Die Übung gelang. Punkt acht Uhr dreißig wurden uns in „Zills Tunnel“ Entenbraten, Lammfilets und andere leckere Speisen serviert; die Konversation war bis dato vorbildlich gewesen, als plötzlich eine der Nachwuchsnervensägen an unserem Tisch stand. „Darf ich mich zu euch setzen?“ beschloß sie, während sie einen Stuhl in unsere Richtung schob.

Wie gern hätte ich meine guten Manieren in diesem Moment vergessen. Wie gern hätte ich „nein, das darfst du nicht“ gesagt. Und zwar, wäre ich fortgefahren, „weil du gar keine Gesellschaft wünschst, sondern nur einen von uns als deinen Zuhörer anstellen wirst. Weil du, wenn Frau H. eine schöne Geschichte erzählt, im entscheidenden Moment losjammern wirst, deine Bestellung sei noch nicht da. Und außerdem wird dein wichtigster Redebeitrag darin bestehen, uns über deine Abneigung gegenüber jeglichem deutschen Weißwein in Kenntnis zu setzen. Also schleich dich!“ Nächstes Mal, das schwöre ich, werde ich das alles sagen. Hier aber litt ich nur stumm bis zum Ende der Veranstaltung.

Und was hatte sich Frau Schwab inzwischen ausgedacht? Frau Schwab hatte eine Notiz auf meinem Kopfkissen deponiert. „Bitte morgen bis 9 Uhr frühstücken und das Zimmer räumen!“ stand dort. „Wir wollen wegfahren!“ Daraufhin rauchte ich trotz Rauchverbots eine Zigarette und verwendete ein Objekt aus der bulgarischen Glassammlung als Aschenbecher.

Mein Triumph war jedoch nur von kurzer Dauer. Kurz vor acht Uhr des kommenden Tages hörte ich Frau Schwab erst aufdringlich mit Geschirr klappern; alsdann in bewährt durchdringendem Ton auf einen weiteren Messegast in ihrer Wohnung einquäken, sie solle nun endlich aufhören zu duschen!
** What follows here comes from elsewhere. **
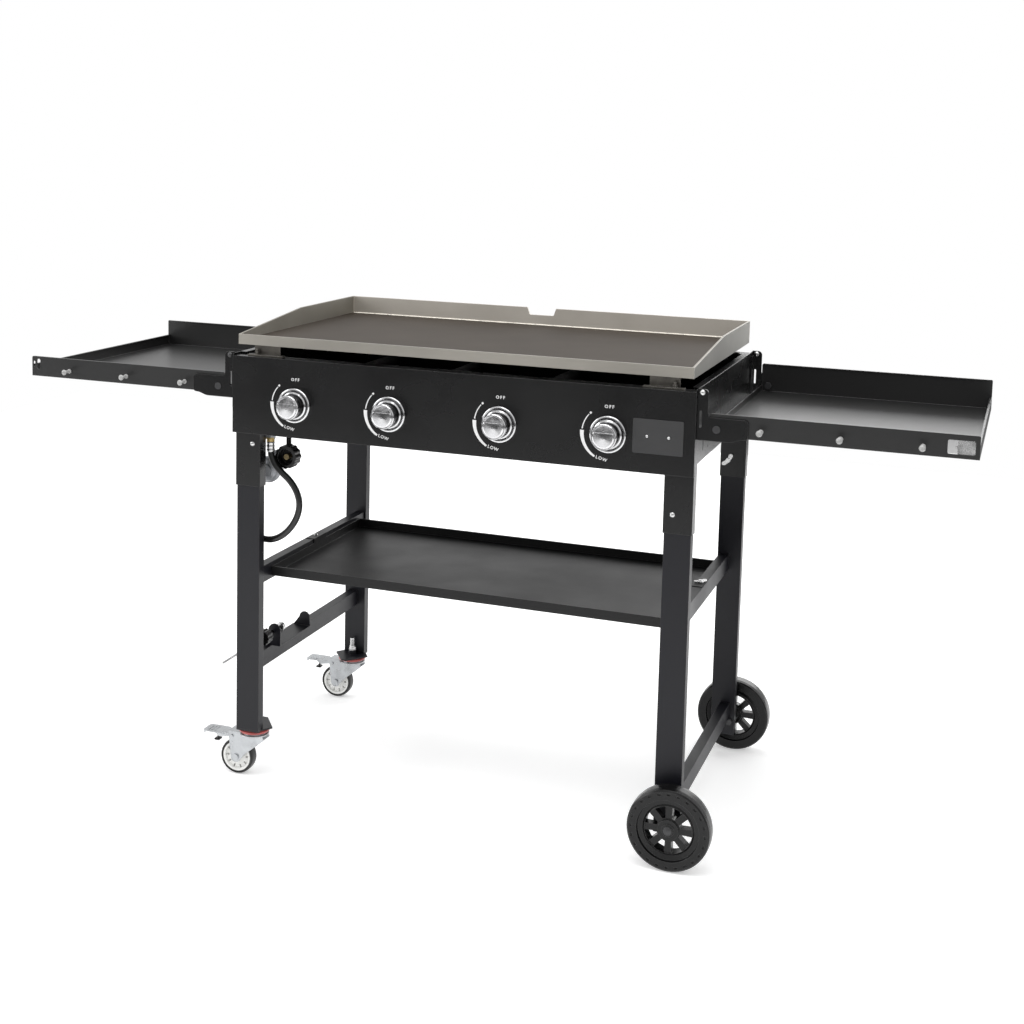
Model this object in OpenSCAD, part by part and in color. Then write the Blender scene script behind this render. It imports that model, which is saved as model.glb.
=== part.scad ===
// Four burner gas griddle on a folding-shelf cart.
// X runs to the right along the control panel, Y to the back, Z up. The floor is Z = 0.
// Inside the modules Y = 0 is the front wall of the griddle; place() centres the cart on Y.

/* [Griddle] */
// Outer width of the griddle
griddle_w = 914; // [820:2:1000]
// Outer depth of the griddle
griddle_d = 530; // [480:2:600]
// Height of the griddle's front rim above the floor
rim_h = 918; // [860:2:960]
// Thickness of the cooking plate
plate_t = 6; // [4:0.5:10]
// Thickness of the griddle walls
wall_t = 4; // [3:0.5:6]
// Height of the front wall
front_wall_h = 20; // [16:1:28]
// Extra height of the back wall over the front wall
back_rise = 26; // [14:1:40]
// Length of the sloping part of each side wall
ramp_len = 265; // [120:5:400]
// Drop of the wall edge below the plate
edge_drop = 2; // [1:0.5:4]
// Width of the notch in the back wall
notch_w = 66; // [40:2:120]
// Depth of the notch in the back wall
notch_d = 16; // [8:1:20]
// Width of the grease drain in the plate
drain_w = 34; // [24:1:50]
// Depth of the grease drain, front to back
drain_d = 10; // [8:1:16]
// Height of the griddle feet
foot_h = 24; // [16:1:34]
// Width of a griddle foot
foot_w = 76; // [56:1:80]
// Distance of a griddle foot's middle from the sides of griddle and cart
foot_in = 60; // [50:1:110]

/* [Cart body] */
// Outer width of the cart body
body_w = 930; // [920:2:1000]
// Distance of the control panel face in front of the griddle
panel_out = 10; // [6:1:30]
// Height of the control panel
panel_h = 154; // [130:1:190]
// Distance of the rear panel's back face behind the griddle
rear_out = 10; // [8:1:30]
// Height of the side panels
side_h = 138; // [120:1:160]
// Step of the side panels above the control panel
side_step = 4; // [2:0.5:8]
// Thickness of the sheet steel
sheet = 1.5; // [1:0.1:2]
// Width of the badge plate
badge_w = 93; // [60:1:110]
// Height of the badge plate
badge_h = 63; // [40:1:80]

/* [Knobs] */
// Distance of the left knob from the left end of the control panel
knob_left = 138; // [110:1:200]
// Distances of the other knobs from the right end of the control panel
knob_in = [591, 368, 159]; // [100:1:650]
// Height of the knob axes above the control panel's lower edge
knob_up = 65; // [55:1:80]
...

Es sei schon spät!

Da fügte ich mich in mein Schicksal, packte meinen Koffer und stand schon wenige Minuten später auf der Straße, nach alter Tradition ohne Frühstück. Wie es nächstes Jahr unweigerlich dazu gekommen sein wird, daß ich trotz Hotelreservierung und eines mitgebrachten Zeltes erneut unter Frau Schwabs Terrorregime gelangt bin, erfahren Sie dann.